While the set certainly ain’t cheap – I paid $50 and change for my copy – it works out to roughly a sawbuck per CD (or less than 42-cents per song). Considering the rarity of some of tracks here, any one of which you’d pay double-dollar collector’s prices to acquire on a 45rpm slab, Blank Generation is a steal for the dedicated punk rawk fan. It’s the music that we’re all here for, and Blank Generation features 130 tracks from North American punk, post-punk, and punk-adjacent bands and their various progeny. Some of the bands included verge on being household names – Blondie, Devo, and Patti Smith come to mind – while others would still be familiar to anybody that followed music rags like Creem, Bomp!, or Trouser Press back in the day.
So, let’s get the niceties out of the way, shall we? Yes, Blank Generation includes well-worn punk “classics” that have become ubiquitous and tediously familiar for nursing home residents after nearly five decades. Scratch the obvious Richard Hell & the Voidoids’ title track off your bingo card; ditto for the Heartbreakers (“Chinese Rocks”), Pere Ubu (“Final Solution”), the Avengers (“We Are the One”), the Weirdos (“We Got the Neutron Bomb”), the Germs (“Lexicon Devil”), X (“White Girl”), Minor Threat (“Minor Threat”), the Ramones (“Rockaway Beach”), Dead Boys (“Sonic Reducer”), and the Dead Kennedys (“Holiday In Cambodia”). Sure, these are all great songs, but even the most half-assed punk fan is sick to death of hearing them by now.

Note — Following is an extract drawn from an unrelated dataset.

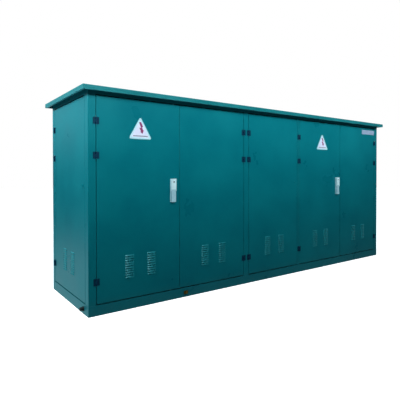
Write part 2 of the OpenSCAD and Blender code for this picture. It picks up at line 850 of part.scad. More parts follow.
module rmu_tank() {
    x0 = hv_mid_x - rmu_w / 2;
    x1 = hv_mid_x + rmu_w / 2;
    y0 = rmu_front + rmu_cover_t;
    y1 = rmu_front + rmu_d;
    t = 3;
    bar = 30;
    color(steel) {
        difference() {
            block(x0, x1, rmu_tank_front, y1, rmu_tank_z, rmu_tank_z + rmu_tank_h);
            block(x0 + t, x1 - t, rmu_tank_front + t, y1 - t, rmu_tank_z + t, rmu_tank_z + rmu_tank_h - t);
        }
        block(x0, x0 + t, y0, y1, floor_top, rmu_tank_z);
        block(x1 - t, x1, y0, y1, floor_top, rmu_tank_z);
        block(x0 + t, x1 - t, y0, y0 + bar, floor_top, floor_top + bar);
        block(x0 + t, x1 - t, y0, y0 + bar, rmu_tank_z - bar, rmu_tank_z);
        block(x0 + t, x1 - t, y1 - bar, y1, floor_top, floor_top + bar);
    }
}

module at_switches() {
    for (i = [-1, 0, 1]) translate([hv_mid_x + i * rmu_bay_pitch, 0, 0]) children();
}

shaft_r = 14;
shaft_head_r = 19;

module rmu_panel() {
    margin = 10;
    color("#c9d0d2") difference() {
        block(hv_mid_x - rmu_w / 2 + margin, hv_mid_x + rmu_w / 2 - margin, rmu_front, rmu_tank_front,
              rmu_tank_z + margin, rmu_tank_z + rmu_tank_h - margin);
        at_switches() rod_along_y(0, shaft_z, shaft_r + run_gap, rmu_front - eps, rmu_tank_front + eps);
    }
}

module rmu_cable_covers() {
    gap = 4;
    w = rmu_bay_pitch - gap;
    color(steel) at_switches() {
        block(-w / 2, w / 2, rmu_front, rmu_front + rmu_cover_t, floor_top + gap, rmu_tank_z - gap);
    }
}

module switch_shaft(i) {
    head = 14;
    socket_r = 9;
    color(chrome) translate([hv_mid_x + i * rmu_bay_pitch, 0, 0]) difference() {
        union() {
            rod_along_y(0, shaft_z, shaft_head_r, rmu_front - head, rmu_front - run_gap);
            rod_along_y(0, shaft_z, shaft_r, rmu_front - run_gap - eps, rmu_tank_front - run_gap);
        }
        translate([0, rmu_front - head - eps, shaft_z]) rotate([-90, 0, 0])
            cylinder(r = socket_r, h = head, $fn = 6);
    }
}

module switch_shaft_1() { switch_shaft(-1); }
module switch_shaft_2() { switch_shaft(0); }
module switch_shaft_3() { switch_shaft(1); }

// insulated cable: socket on the switchgear, straight run, bend, boot
module hv_cable() {
    start = hv_mid_x + rmu_w / 2;
    bend_x = hv_bushing_x - hv_bend_r;
    boot_r = 30;
    boot_l = 90;
    drop = terminal_h - seat_gap;
    translate([start, 0, cable_z]) rotate([0, 90, 0]) cylinder(r = boot_r, h = boot_l);
    translate([start + boot_l - eps, 0, cable_z]) rotate([0, 90, 0])
        cylinder(r = hv_cable_r, h = bend_x - start - boot_l + eps);
    translate([bend_x, 0, hv_bushing_top]) rotate([90, 0, 0])
        rotate_extrude(angle = 90) translate([hv_bend_r, 0]) circle(r = hv_cable_r);
    translate([hv_bushing_x, 0, hv_bushing_top - drop]) difference() {
        cylinder(r = boot_r, h = drop + 10);
        translate([0, 0, -eps]) cylinder(r = terminal_r + seat_gap, h = drop + eps);
    }
}

module hv_cables() {
    color(rubber) for (i = [-1, 0, 1]) translate([0, i * hv_pitch, 0]) hv_cable();
}

// ------------------------------------------------------------ transformer

module fins(count, run, thickness, height) {
    pitch = run / count;
    for (i = [0 : count - 1])
        translate([-run / 2 + (i + 0.5) * pitch - thickness / 2, -eps, 0])
            cube([thickness, fin_d + eps, height]);
}

module transformer_tank() {
    fin_t = 8;
    fin_z = tank_z + 60;
    fin_h = tank_h - 100;
    skid_w = 60;
    color(tank_grey) {
        translate([tx_x, 0, 0]) difference() {
            union() {
                block(-tank_w / 2, tank_w / 2, -tank_l / 2, tank_l / 2, tank_z, tank_top);
                block(-tank_w / 2 - lid_rim, tank_w / 2 + lid_rim, -tank_l / 2 - lid_rim, tank_l / 2 + lid_rim,
                      tank_top - lid_t, tank_top);
                for (turn = [0, 180]) rotate(turn) translate([0, tank_l / 2, fin_z])
                    fins(7, tank_w, fin_t, fin_h);
                for (turn = [90, 270]) rotate(turn) translate([0, tank_w / 2, fin_z])
                    fins(12, tank_l, fin_t, fin_h);
            }
            block(-tank_w / 2 + tank_wall, tank_w / 2 - tank_wall, -tank_l / 2 + tank_wall, tank_l / 2 - tank_wall,
                  tank_z + tank_wall, tank_top + eps);
        }
        for (s = [-1, 1]) translate([tx_x + s * (tank_w / 2 - skid_w), 0, 0])
            block(-skid_w / 2, skid_w / 2, -tank_l / 2 - lid_rim, tank_l / 2 + lid_rim, floor_top, tank_z);
    }
}

knob_y = -tank_l / 2 + 18;
knob_shaft_r = 6;

module tank_lid() {
    color(tank_grey) difference() {
        translate([tx_x, 0, 0])
            block(-tank_w / 2 - lid_rim, tank_w / 2 + lid_rim, -tank_l / 2 - lid_rim, tank_l / 2 + lid_rim,
                  tank_top, lid_z);
        translate([tx_x, knob_y, tank_top - eps]) cylinder(r = knob_shaft_r + seat_gap, h = lid_t + 2 * eps);
    }
}

module core() {
    half = limb_pitch + limb_r;
    color(steel) translate([tx_x, 0, 0]) {
        for (i = [-1, 0, 1]) translate([0, i * limb_pitch, core_z + yoke_h - eps])
            cylinder(r = limb_r, h = core_h - 2 * yoke_h + 2 * eps);
        for (z = [core_z, core_z + core_h - yoke_h]) block(-45, 45, -half, half, z, z + yoke_h);
        for (s = [-1, 1]) translate([0, s * limb_pitch, 0])
            block(-45, 45, -20, 20, core_z - foot_h, core_z);
    }
}

module windings() {
    room = 4;
    color(copper) for (i = [-1, 0, 1])
        translate([tx_x, i * limb_pitch, core_z + yoke_h + seat_gap]) difference() {
            cylinder(r = winding_r, h = core_h - 2 * yoke_h - 2 * seat_gap);
            translate([0, 0, -eps]) cylinder(r = limb_r + room, h = core_h);
        }
}

module bushing(h, body_r, shed_r, sheds) {
    shed_t = 6;
    cylinder(r = body_r, h = h - terminal_h);
    cylinder(r = shed_r, h = 12);
    for (i = [1 : sheds]) translate([0, 0, 12 + i * (h - terminal_h - 12) / (sheds + 1)])
        cylinder(r = shed_r, h = shed_t);
    translate([0, 0, h - terminal_h - eps]) cylinder(r = terminal_r, h = terminal_h + eps);
}

module hv_bushings() {
    color(porcelain) for (i = [-1, 0, 1]) translate([hv_bushing_x, i * hv_pitch, lid_z])
        bushing(hv_bushing_h, 20, 38, 4);
}

module lv_bushings() {
    color(porcelain) for (y = bar_sources_y) translate([lv_bushing_x, y, lid_z])
        bushing(lv_bushing_h, 18, 28, 2);
}

module tap_knob() {
    color(black) translate([tx_x, knob_y, 0]) {
        translate([0, 0, tank_top - 4]) cylinder(r = knob_shaft_r, h = lid_t + 6);
        translate([0, 0, lid_z + run_gap]) cylinder(r = 16, h = 8);
        difference() {
            translate([0, 0, lid_z + run_gap + 8 - eps]) cylinder(r = 16, h = 22);
            for (s = [-1, 1]) block(-20, 20, s > 0 ? 6 : -20, s > 0 ? 20 : -6, lid_z + 14, lid_z + 40);
        }
    }
}

module tank_fittings() {
    filler_y = tank_l / 2 - 30;
    lug_y = 130;
    valve_z = tank_z + 30;
    bolt_edge = lid_rim / 2;
    bolts_x = [for (s = [-1, 1], i = [-2.5 : 2.5]) [s * (tank_w / 2 + bolt_edge), i * tank_l / 5.2]];
    bolts_y = [for (s = [-1, 1], i = [-1, 0, 1]) [i * tank_w / 2.8, s * (tank_l / 2 + bolt_edge)]];
    color(steel) translate([tx_x, 0, 0]) {
        translate([0, filler_y, lid_z]) {
            cylinder(r = 18, h = 40);
            translate([0, 0, 40]) cylinder(r = 24, h = 14);
        }
        for (s = [-1, 1]) difference() {
            block(-28, 28, s * lug_y - 5, s * lug_y + 5, lid_z, lid_z + 50);
            rod_along_y(0, lid_z + 30, 12, s * lug_y - 6, s * lug_y + 6);
        }
        rod_along_y(0, valve_z, 14, -tank_l / 2 - 45, -tank_l / 2);
        rod_along_y(0, valve_z, 20, -tank_l / 2 - 62, -tank_l / 2 - 45);
        for (b = concat(bolts_x, bolts_y)) translate([b[0], b[1], lid_z]) cylinder(r = 9, h = 7, $fn = 6);
    }
}

// ------------------------------------------------------ low-voltage board

module lv_frame() {
    y1 = frame_y + upright_w;
    top = bar_levels[0] + 320;
    rail_h = 40;
    color(steel) {
        for (x = [lv_frame_x0, lv_frame_x1 - upright_w])
            block(x, x + upright_w, frame_y, y1, floor_top, top);
        for (z = concat(bar_levels, [top - rail_h]))
            block(lv_frame_x0 + upright_w, lv_frame_x1 - upright_w, frame_y, y1, z - rail_h / 2, z + rail_h / 2);
        for (z = bar_levels, x = [lv_frame_x0 + 80, bars_end_x - 40])
            rod_along_y(x, z, 16, bar_y + bar_t, frame_y);
    }
}

// flat bar from a bushing, across behind the breakers, then along the board
module lv_busbar(i) {
    source_y = bar_sources_y[i];
    turn_x = bar_turns_x[i];
    z = bar_levels[i];
    y1 = bar_y + bar_t;
    block(lv_bushing_x - bar_w / 2, turn_x, source_y - bar_w / 2, source_y + bar_w / 2, arrival_z, arrival_z + bar_t);
    block(turn_x - bar_w, turn_x, min(source_y - bar_w / 2, bar_y), max(source_y + bar_w / 2, y1),
          arrival_z, arrival_z + bar_t);
    block(turn_x - bar_w, turn_x, bar_y, y1, min(arrival_z, z - bar_w / 2), max(arrival_z + bar_t, z + bar_w / 2));
    block(turn_x - bar_w, bars_end_x, bar_y, y1, z - bar_w / 2, z + bar_w / 2);
}

module lv_busbars() {
    color(copper) for (i = [0 : 3]) lv_busbar(i);
}

toggle_slot_w = 34;
toggle_slot_h = 84;
toggle_slot_d = 30;

module breaker(x, w, depth, h) {
    z = breaker_z0 + h / 2;
    difference() {
        block(x, x + w, bar_y - depth, bar_y, breaker_z0, breaker_z0 + h);
        block(x + w / 2 - toggle_slot_w / 2, x + w / 2 + toggle_slot_w / 2, bar_y - depth - eps,
              bar_y - depth + toggle_slot_d, z - toggle_slot_h / 2, z + toggle_slot_h / 2);
    }
}

// lever on a cross pin, standing up when the breaker is closed
module toggle(x, w, depth, h) {
    z = breaker_z0 + h / 2;
    pivot_y = bar_y - depth + toggle_slot_d / 2;
    play = 0.5;
    color(black) {
        rod_along_x(x + w / 2, pivot_y, z, toggle_r, toggle_slot_w - 2 * play);
        translate([x + w / 2, pivot_y, z]) rotate([-toggle_tilt, 0, 0])
            block(-9, 9, -toggle_reach, 0, -5, 5);
    }
}

module main_breaker() {
    color(plastic) breaker(main_breaker_x, main_breaker_w, breaker_d, main_breaker_h);
}
module main_toggle() { toggle(main_breaker_x, main_breaker_w, breaker_d, main_breaker_h); }

module feeder_breakers() {
    color(plastic) for (x = feeder_xs) breaker(x, feeder_w, feeder_d, feeder_h);
}
module feeder_toggle_1() { toggle(feeder_xs[0], feeder_w, feeder_d, feeder_h); }
module feeder_toggle_2() { toggle(feeder_xs[1], feeder_w, feeder_d, feeder_h); }

module meter() {
    x1 = lv_frame_x1 - upright_w - 40;
    x0 = bars_end_x + 60;
    z0 = bar_levels[1] - 30;
    z1 = bar_levels[0] + 50;
    board_t = 8;
    margin = 25;
    body_d = 80;
    color("#d8dcd8") {
        block(x0, x1, frame_y - board_t, frame_y, z0, z1);
        block(x0 + margin, x1 - margin, frame_y - board_t - body_d, frame_y - board_t, z0 + margin, z1 - margin);
    }
}

plinth_rails();
floor_plates();
corner_posts();
bay_posts();
top_rails();
roof();
door_stops();
door_seals();
fixed_panels();
partitions();
hinge_frame_leaves();
hinge_pins();
panel_screws();
cable_gland();
earth_terminal();
rmu_tank();
rmu_panel();
rmu_cable_covers();
hv_cables();
transformer_tank();
tank_lid();
core();
windings();
hv_bushings();
lv_bushings();
tank_fittings();
lv_frame();
lv_busbars();
main_breaker();
feeder_breakers();
meter();
switch_shaft_1();
switch_shaft_2();
switch_shaft_3();
tap_knob();
main_toggle();
feeder_toggle_1();
feeder_toggle_2();
door_1();
door_2();
door_3();
door_4();
door_5();
end_door();
door_1_fittings();
door_2_fittings();
door_3_fittings();
door_4_fittings();
door_5_fittings();
end_door_fittings();
handle_1_spindle();
handle_1_grip();
lock_1_top_rod();
lock_1_bottom_rod();
handle_4_spindle();
handle_4_grip();
lock_4_top_rod();
lock_4_bottom_rod();
door_3_cam_lock();
end_door_cam_lock();
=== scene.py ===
import json
import math

import bpy
from mathutils import Matrix, Vector


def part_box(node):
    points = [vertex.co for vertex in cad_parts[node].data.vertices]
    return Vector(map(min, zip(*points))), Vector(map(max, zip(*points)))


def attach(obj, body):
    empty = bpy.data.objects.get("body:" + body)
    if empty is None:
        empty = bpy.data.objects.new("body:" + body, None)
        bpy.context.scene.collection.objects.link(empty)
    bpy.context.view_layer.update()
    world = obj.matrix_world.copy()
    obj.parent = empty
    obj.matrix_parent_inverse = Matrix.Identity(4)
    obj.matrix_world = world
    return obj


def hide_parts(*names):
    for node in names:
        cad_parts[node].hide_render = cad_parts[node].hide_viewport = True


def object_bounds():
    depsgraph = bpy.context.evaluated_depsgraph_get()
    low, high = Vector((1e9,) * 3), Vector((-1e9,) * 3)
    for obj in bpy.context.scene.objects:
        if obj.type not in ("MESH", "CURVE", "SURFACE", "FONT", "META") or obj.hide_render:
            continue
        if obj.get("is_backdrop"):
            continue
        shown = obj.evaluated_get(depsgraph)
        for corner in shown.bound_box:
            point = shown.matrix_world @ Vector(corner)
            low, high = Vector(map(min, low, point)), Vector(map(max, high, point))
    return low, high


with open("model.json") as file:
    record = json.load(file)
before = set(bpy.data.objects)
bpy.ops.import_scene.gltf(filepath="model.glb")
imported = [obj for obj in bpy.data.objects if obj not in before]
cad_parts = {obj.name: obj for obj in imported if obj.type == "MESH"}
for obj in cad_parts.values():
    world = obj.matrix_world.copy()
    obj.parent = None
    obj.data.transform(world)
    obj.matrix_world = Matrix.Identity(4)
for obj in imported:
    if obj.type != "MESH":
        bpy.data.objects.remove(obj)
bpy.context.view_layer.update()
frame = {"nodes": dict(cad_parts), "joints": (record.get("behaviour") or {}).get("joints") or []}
bpy.ops.object.select_all(action="DESELECT")

MM = 0.001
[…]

Blank Generation: A Story of U.S./Canadian Punk & Its Aftershocks 1975-1981
The Modern Lovers’ “Someone I Care About” is a wonderfully ramshackle and somewhat angular garage rock-adjacent track with instruments that are seemingly working at cross-purposes in a valiant sacrifice for the musical greater good. Jonathan Richman’s vox are off-kilter and wailed above the consistent din of the soundtrack, which makes for an exciting and invigorating performance (plus, it’s not the often-compiled “Road Runner,” no matter how great it may be…). An almost-forgotten track from 1976’s Radio Ethiopia, the Patti Smith Group’s “Pissing In A River” later fit comfortably onto the 1980 Times Square movie soundtrack. It’s a damn fine slab o’ estrogen-fueled heartbreak, punkish in intensity and cinematic in delivery with a lofty, art-rock soundtrack with haunting keyboards and slashing guitars to paint a painfully dark portrait. But it’s Smith’s emotionally-tortured vocal performance that raises the song above the punk rock ghetto.

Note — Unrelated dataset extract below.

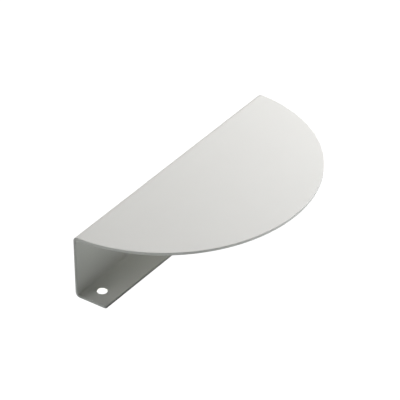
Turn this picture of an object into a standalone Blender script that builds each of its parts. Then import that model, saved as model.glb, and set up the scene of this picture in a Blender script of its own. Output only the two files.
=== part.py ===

Q: Are Devo a “punk rock” band? A: They are Devo! Falling off the evolutionary ladder somewhere along the line, the beloved band from Akron, Ohio were alternately punk, new wave, art-rock, and surreal unlike any we’d ever heard before. Hailing from their 1978 debut album, Devo’s “Come Back Jonee” was produced by the definitely “not punk” Brian Eno (who also worked with the new wavish Talking Heads). An oblique song with nearly-buried vocals barely rising above the pogoing backing instrumentation (which incorporates guitar, synths, drums, and other noises), it’s punkish in spirit if not execution. By contrast, Wall of Voodoo’s “Call Box 1-2-3” sounds more like Devo than “Come Back Jonee,” the song evincing the same sort of ‘odd bodkins’ ambiance; bouncy, semi-irritating instrumentation; and strangely-phrased Stan Ridgeway vocals that come close, but still miles away from their college radio hit “Mexican Radio.”
Exciting, Supersonic Sounds
Long before legends like the Replacements and Hüsker Dü emerged from a thriving Minneapolis music scene, the Suicide Commandos were rockin’ stages with their loud ‘n’ fast punk rock sound. Signed to Mercury Records’ Blank label (along with Pere Ubu), they only released a single studio album, but their Make A Record album is well worth tracking down. The band’s “Match/Mismatch” is a good example of this unduly-obscure band’s range, displaying just a bit of the art-rock noise their friends and labelmates Pere Ubu pursued, but mostly just cranking up the amps and cranking out three-chord, supersonic rock ‘n’ roll with turbocharged instrumentation and passable – not laughable – vocal harmonies, that blazed a trail for other Minnesota bands to follow…artists like Curtiss A, whose “I Don’t Want To Be President” hits your eardrums like an earthbound meteor. The self-professed “Dean of Scream,” Curtiss Almsted kicked around the Twin Cities for years in a number of bands, but never recorded anything as potent as this 1979 Twin/Tone Records single.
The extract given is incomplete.